South Africa’s first 5G lab opens in Johannesburg
Huawei, rain and Wits University have jointly launched what they claim to be South Africa’s and Africa’s first 5G laboratory to give students access to a live 5G environment and build knowledge of the technology’s applications for the local market.
The 5G Innovation Lab, situated at the Wits Tshimologong Digital Innovation Precinct, is part of a longer-term joint innovation programme between business and the academic institution.
In a statement released to the media, the collaborators say the lab is aimed at driving innovations to promote social progress for South Africa in the digital era or fourth industrial revolution (4IR).
In terms of the collaboration, Huawei provides its end-to-end 5G solution, supported by rain’s 5G network. The lab will initially showcase two 5G applications, namely smart/safe campus and virtual reality (VR) remote education.
However, further research areas that 5G can enable include video analytics, facial recognition, big data processing and machine-learning capabilities.
“The purpose of this exciting partnership is to give students early access to 5G technology,” said Huawei Southern Africa Region VP, Yang Chen. “This will allow them to experiment and interact with the 5G platforms that will enable the 4IR.”
Minister of Higher Education, Science and Technology, Dr Blade Nzimande, says the facility will give students an opportunity to innovate solutions for local problems. He added that 5G could support a number of applications that would help South Africans.
“We are very encouraged by the efforts of Huawei, rain and Wits to establish academic R&D capabilities, this is very important as we move into the digital economy. As a leading ICT company Huawei, also runs various cutting edge ICT programmes at several South African universities and colleges, and this gives our youth a foothold into the fast changing technology space.”
Wits Vice-Chancellor and Principal, Professor Adam Habib says he has high expectations for the partnership with Huawei and rain. “We are working with the pioneers in digital innovation to train a generation of smart, savvy scholars who will transform the world, using the latest technology available to effect beneficial change in our world. We are not reimagining the future, we are creating a better future for all today.”
Supporting African local innovation is also a key consideration for 5G service provider, rain.
“We are proud to partner with Huawei and Wits University to build the first 5G Innovation Lab in Africa, we believe that young innovators will use the 5G Innovation Lab to push the boundaries for the next technological leaps right here on the African continent. The Instagram, TikTok or self-driving car innovation of the next generation could be born here by a young mind at Wits,” says rain’s Chief Strategy Officer and co-founder Brandon Leigh.
It is predicted that during the 4IR era, most applications will run in a 5G network environment.
Among other 5G applications, the Lab will investigate live, virtual-reality (VR) e-learning broadcasts of lectures and classes. The Lab will also feature a hub relaying feeds from cross-campus safety and security camera networks. The lab is supported by 5G base station installed by rain.

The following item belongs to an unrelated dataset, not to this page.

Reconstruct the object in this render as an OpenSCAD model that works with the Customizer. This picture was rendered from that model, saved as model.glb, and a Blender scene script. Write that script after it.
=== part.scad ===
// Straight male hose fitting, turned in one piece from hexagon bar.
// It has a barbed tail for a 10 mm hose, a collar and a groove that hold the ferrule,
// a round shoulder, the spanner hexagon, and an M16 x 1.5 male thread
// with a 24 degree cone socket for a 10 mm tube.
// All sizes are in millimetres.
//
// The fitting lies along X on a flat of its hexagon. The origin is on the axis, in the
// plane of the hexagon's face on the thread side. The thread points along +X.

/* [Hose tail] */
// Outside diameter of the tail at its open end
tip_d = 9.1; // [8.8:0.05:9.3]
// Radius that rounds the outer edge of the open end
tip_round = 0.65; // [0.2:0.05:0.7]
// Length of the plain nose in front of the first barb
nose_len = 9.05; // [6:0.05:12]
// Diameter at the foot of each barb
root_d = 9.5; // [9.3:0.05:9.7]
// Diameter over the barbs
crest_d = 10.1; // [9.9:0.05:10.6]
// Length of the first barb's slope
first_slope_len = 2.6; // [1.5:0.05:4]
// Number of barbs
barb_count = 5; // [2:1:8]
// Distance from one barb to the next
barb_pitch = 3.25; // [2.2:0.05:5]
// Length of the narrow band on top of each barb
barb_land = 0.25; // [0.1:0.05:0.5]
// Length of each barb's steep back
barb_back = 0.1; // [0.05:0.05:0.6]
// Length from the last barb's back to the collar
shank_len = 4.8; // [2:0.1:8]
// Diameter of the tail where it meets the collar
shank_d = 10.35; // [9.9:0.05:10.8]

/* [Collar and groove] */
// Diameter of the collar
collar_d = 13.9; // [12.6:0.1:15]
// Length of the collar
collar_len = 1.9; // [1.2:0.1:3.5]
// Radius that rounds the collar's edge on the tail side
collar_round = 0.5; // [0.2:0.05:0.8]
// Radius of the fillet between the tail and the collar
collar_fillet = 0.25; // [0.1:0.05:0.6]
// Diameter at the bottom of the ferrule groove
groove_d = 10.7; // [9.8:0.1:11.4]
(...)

Prof Habib adds, “Wits is proud to partner with Huawei and rain on the establishment of this 5G Lab – it is a first for Africa and the South African higher education sector.”
Earlier this year Huawei partnered with South Africa’s Minister of Communications and Digital Technologies, Stella Ndabeni-Abrahams, to train up to 5 000 students online, and 1 000 on-site at partner universities across South Africa in various 4IR technologies like 5G, Cloud and AI.
The Chinese multinational tech firm also has ICT academies at approximately fifty South African tertiary education institutions, including universities, colleges, including recently announced TVET colleges.
In October 2020 Students from Tanzania, Uganda, Nigeria and South Africa have come out tops in the Huawei Sub-Saharan Africa ICT Competition.
Teams from these four countries, along with counterparts from Kenya, Lesotho, Mauritius and Zambia have qualified to compete with students from around the world in the Global Final, which will be held online this year, from 6-9 November.
The Tanzanian, Ugandan, Nigerian and South African teams stood out from more than 40 African teams during the fierce regional competition. This year, more than 50,000 students from 14 countries in Sub-Saharan Africa participated Huawei ICT Competition, the biggest attendance so far. The move to online also allowed more students to be part of this event.
Hou Tao, Global Vice President of Huawei, highlighted the impressive enthusiasm of the students, which is much needed to for Africa’s digital inclusion in the era when the gravity of workplace skills is already shifting online. “As a private company serving the African market for over 20 years, Huawei has dedicated itself to and will always remain a trusted partner of governments and academia in building ICT talent pool, strengthening capacity building and increasing people’s digital competence.”